Cormac McCarthy comes to us with a tremendous reputation: not only the National Book Award but a critical chorus comparing him to Melville, Shakespeare, Conrad, Faulkner, Dostoevsky. There have also been voices crying hokum, but not many. The Crossing is McCarthy's seventh novel, and you have only to open one of them to see what has set everyone reeling. Obsessions and hallucinations litter the pages, strange, silent shapes fall off mountains or patrol plains, everyone who speaks at all speaks like an oracle. There is blood everywhere.

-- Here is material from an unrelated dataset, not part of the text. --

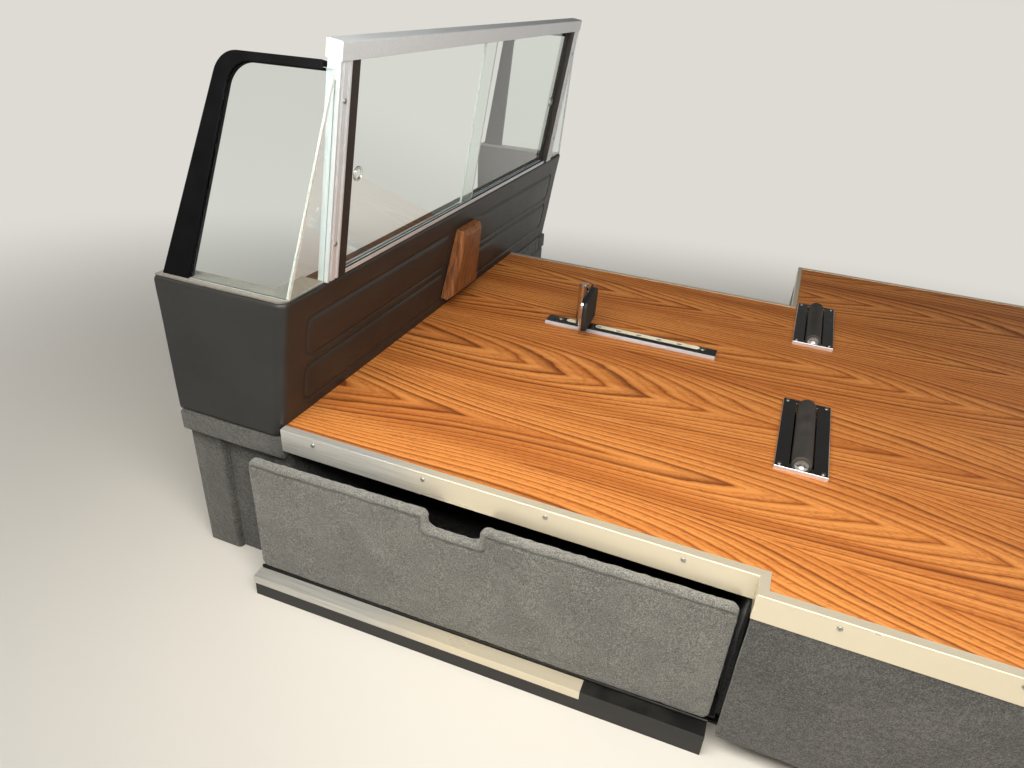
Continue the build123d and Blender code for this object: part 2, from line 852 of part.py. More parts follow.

It's eerie to hear a 19th-century cowboy paraphrasing Swift ('They'd been skinned and I can tell ye it does very little for a man's appearance'); eerier still to see a distorted after-image of King Lear set loose in a Western desert, 'like some scurrilous king stripped of his vesture and driven together with his fool into the wilderness to die'. In another cultural register, Western fans will recognise a scene or two borrowed from The Outlaw Josey Wales, and people spit in these novels as if they were Eastwood dolls who didn't know how to stop the machinery. 'He leaned and spat.' McCarthy never tires or writing this sentence, the prelude to every raw and cryptic cowboy comment. It signals the westernness of the West, the way the fringes in Mankiewicz's film Julius Caesar, according to Roland Barthes, were the quick and surefire sign of Romanness. Everything is mythic in McCarthy, and at times he seems to smile at this himself. Not often.